What doesn't work is heavy smoothing, tiny full-body crops, or text added under the chin. TikTok's profile circle is too small for that.

2. Neon Glow Avatar with AI Enhancement

If your content sits in music, gaming, tech, or cyberpunk-style aesthetics, a neon avatar can outperform a plain portrait. Done well, it creates immediate category recognition. People don't need to read your username to guess what kind of creator you are.

Use the image below as a style reference for the look many creators are after.

A portrait of a young Asian man with dark hair against a dark background with neon lighting

The catch is technical. Glow effects, soft gradients, and colored edge lighting often break down after compression. You end up with muddy shadows, rough banding, or a halo that looks accidental instead of designed. Start large, keep the design simple, then sharpen the final asset.

Keep the glow simple enough to survive

TikTok officially recommends 200×200 profile photos, but best practice is to upload larger assets like 800×800 or 1080×1080 to offset compression, and uploaded images can lose roughly 15 to 20% quality during processing, according to Social Previewing's TikTok size guide. That's why overdesigned neon avatars often disappoint. The subtle transitions are the first thing to get mangled.
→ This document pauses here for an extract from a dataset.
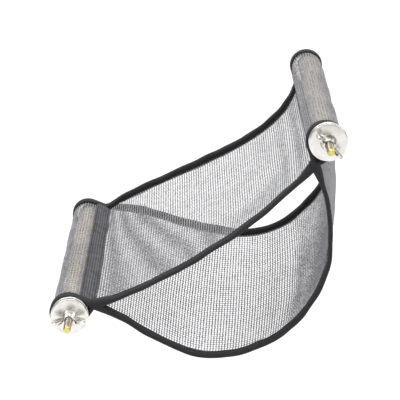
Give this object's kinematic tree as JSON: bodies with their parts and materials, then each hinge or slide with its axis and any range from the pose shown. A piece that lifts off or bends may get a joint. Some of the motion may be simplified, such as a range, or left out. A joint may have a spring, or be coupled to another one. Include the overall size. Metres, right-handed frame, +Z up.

The best neon PFPs usually have only a few ingredients:

  • One dominant accent color: Cyan, magenta, green, or purple tends to read better than a rainbow mix.
  • One focal subject: A face, mask, headset, or geometric symbol.
  • Strong dark background separation: Glow only works if the silhouette is clear.
  • Final enhancement pass: Use AI photo enhancement for stylized portraits after the design is finished, not before.

Gaming streamers often get this right with a side-lit portrait and one electric accent. Music producers do well with a moody face crop and signature color identity. What fails is trying to cram in cityscapes, text, lens flares, and multiple glow layers at once. At TikTok size, complexity turns into noise.

3. Minimalist Logo-Based Profile Picture

A logo PFP works when the account is bigger than one personality. Agencies, SaaS brands, studios, and productized service businesses usually benefit from a mark that stays consistent across platforms. It also helps if multiple people publish on the same TikTok account.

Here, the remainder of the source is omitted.